The Covent Garden-based museum launched a website in May 1999, designed in-house. It is updated weekly. There is also a former depot site in Acton, which opened in October, created by Paul Mullins Associates (DW 7 May 1999).

“The website expands the museum worldwide and means more people can access information without coming to the museum,” says Kelling.

A National Army Museum spokesman echoes Kelling’s sentiments, but maintains that visitors still want the physical experience of going to a museum.

Funded by the Ministry of Defence, the museum has been the victim of funding cuts, though it still attracted nearly 125,000 people last year.

National Army Museum spokesman Julian Humphrys says the venue is listening to public opinion about what is exhibited. “We are working with the modern army and doing news-related exhibitions now, about Kosovo and the Falklands,” he explains.

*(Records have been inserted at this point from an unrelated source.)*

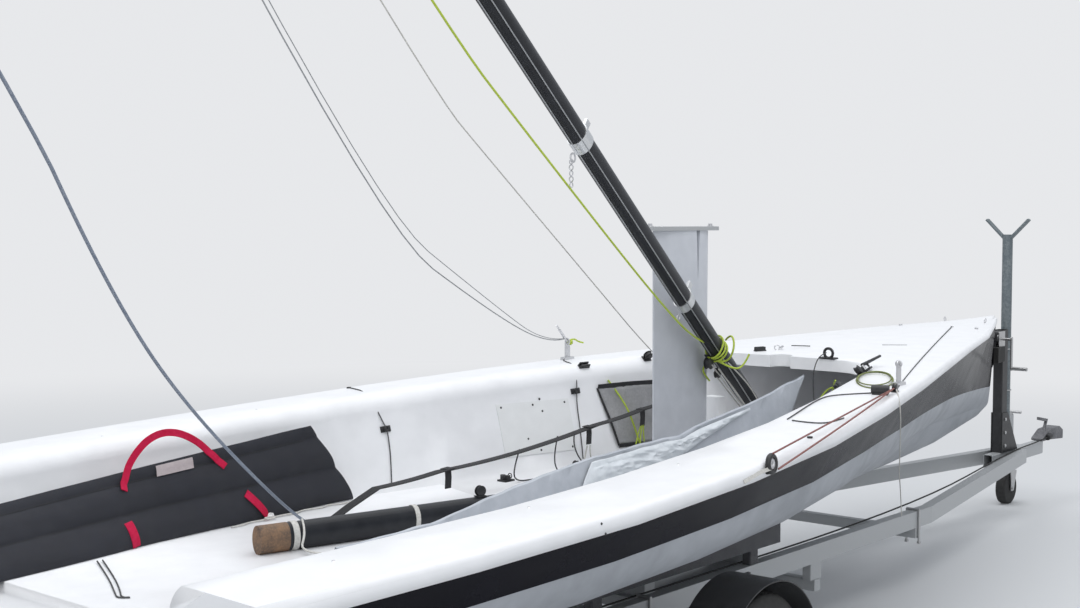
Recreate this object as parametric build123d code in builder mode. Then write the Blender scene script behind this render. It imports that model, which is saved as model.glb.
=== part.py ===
"""A sport keelboat parked on its road trailer, with the mast lowered aft.

Frame: +X forward, +Y to port, +Z up, ground at z = 0, millimetres.
"""
import os
from math import atan2, cos, degrees, pi, radians, sin, tan

from build123d import *

os.makedirs("parts", exist_ok=True)

# Boat: driving dimensions
HULL_L = 6430
TRANSOM_X = -2240
FLOOR_Z = 650
SKIN = 18
LIP_OUT = 6
DECK_CAMBER = 12
SIDE_DECK_W = 264
TANK_SLOPE = 90
ROLL_R = 90
ROLL_W = 60
FOREDECK_X = TRANSOM_X + 4030
GATE_W = 110
GATE_DEEP = 48
COCKPIT_CORNER_R = 170
STERN_WELL_L = 410
STERN_WELL_W = 1180
STERN_WELL_DEEP = 35

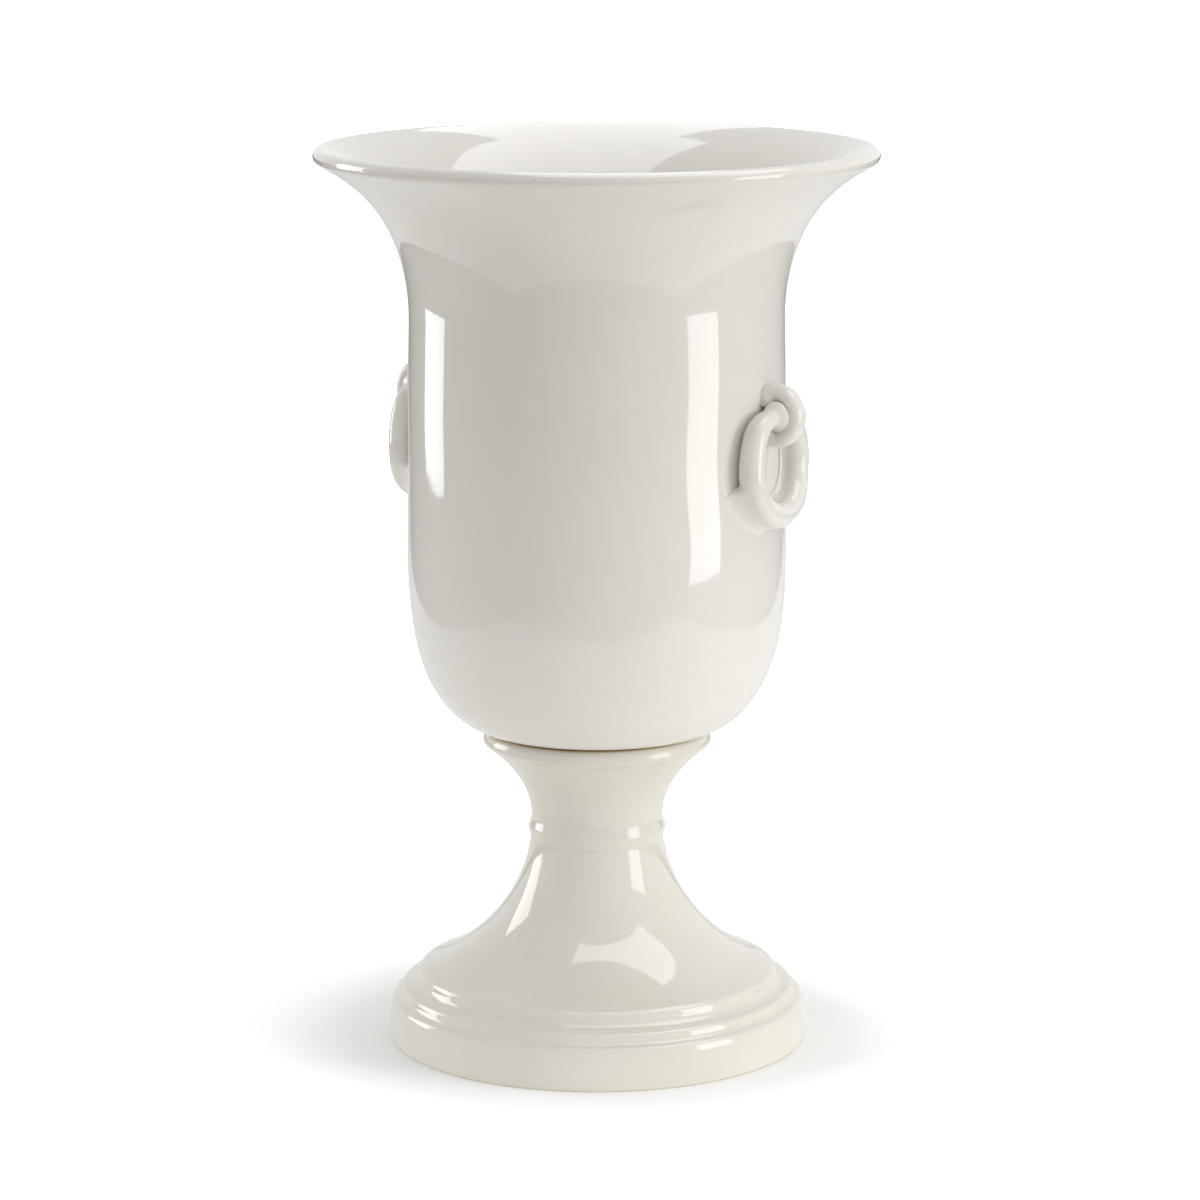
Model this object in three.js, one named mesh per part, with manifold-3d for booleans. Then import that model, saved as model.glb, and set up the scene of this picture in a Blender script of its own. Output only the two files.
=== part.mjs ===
// Footed ceramic urn with ring handles: a glazed bowl bolted to a separately fired hollow pedestal,
// with a ring and a gripping lug of clay fixed to the wall on each side.
// Millimetres, +Z up, origin at the middle of the foot's underside, handles on the X axis.
import * as THREE from 'three';
import { mergeVertices } from 'three/addons/utils/BufferGeometryUtils.js';
import Module from 'manifold-3d';

const wasm = await Module();
wasm.setup();

// Plinth and mouldings of the pedestal, from the floor up: each moulding goes in by one size and up by another
const footRadius = 100.4;
const footEdgeRound = 0.8;
const bandHeight = 11.7;
const shoulderIn = 2.2;
const shoulderRise = 9.1;
const lowerCoveIn = 3.4;
const lowerCoveRise = 3.0;
const stepIn = 2.1;
const stepRise = 2.8;
const upperCoveIn = 6.2;
const upperCoveRise = 5.5;
const rollIn = 5.15;
const rollRise = 3.3;
const rollTurn = THREE.MathUtils.degToRad(60);

// Skirt, waist, bead and neck: the reaches are how far a curve keeps the direction it starts or ends with
const skirtReach = 28.7;
const skirtDrop = 28;
const skirtLean = 0.125;
const waistRadius = 32.1;
const waistHeight = 98.6;
const beadUnderside = 1.7;
const beadRadius = 33;
const beadHeight = 103.5;
const beadTopside = 2;
const neckRadius = 31.65;
const neckHeight = 109.4;
const neckReach = 17.6;

// Cup lip at the top of the pedestal, which the bowl stands in
const cupRadius = 55;
const cupHeight = 147.1;
const cupFlareIn = 1.4;
const cupFlareDrop = 2.2;
const cupFlareSlope = 0.7;
const cupFlareReach = 10.3;
const lipIn = 3.8;
const lipRise = 4.5;
const lipInnerRound = 1.9;

// Walls of the hollow pedestal
const footWall = 9;
const skirtWall = 7.6;
const deckThickness = 8;
const deckFillet = 1;
const cavityTopInset = 12.6;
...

“We’ve had a website since 1997 and get interest from all round the world. We are starting to put on many aspects of the collection too, but people want to actually see the things and get the scale of them. The Internet is an important way of getting information to visitors, but it’s only part of the course. There’s still the need to visit.”

London design group Shelton Fleming created the Art of Harley Davidson exhibition at the Barbican Art Gallery last year, and is developing the Art of Star Wars exhibition, which opens at the same venue in April.

The consultancy’s managing director Maurice Fleming claims “flexibility” is vital to the success of museums in the future. “Immense investment is put into permanent exhibitions, but they eventually become tired, the local audience figures drop and then it’s thrown away,” he says.

“They need to be taken to a broader audience. When you conceive the dinosaur skeleton you can do it with nuts and bolts instead of welding it. It means the exhibit can then tour easily and the museum stays fresh too. Sophistication can be combined into a flexible solution,” Fleming maintains.

Evans admits that “museums are at a crossroads,” but he is still optimistic about the what the future holds. “If we take the right path, the rewards of success will be very great indeed.”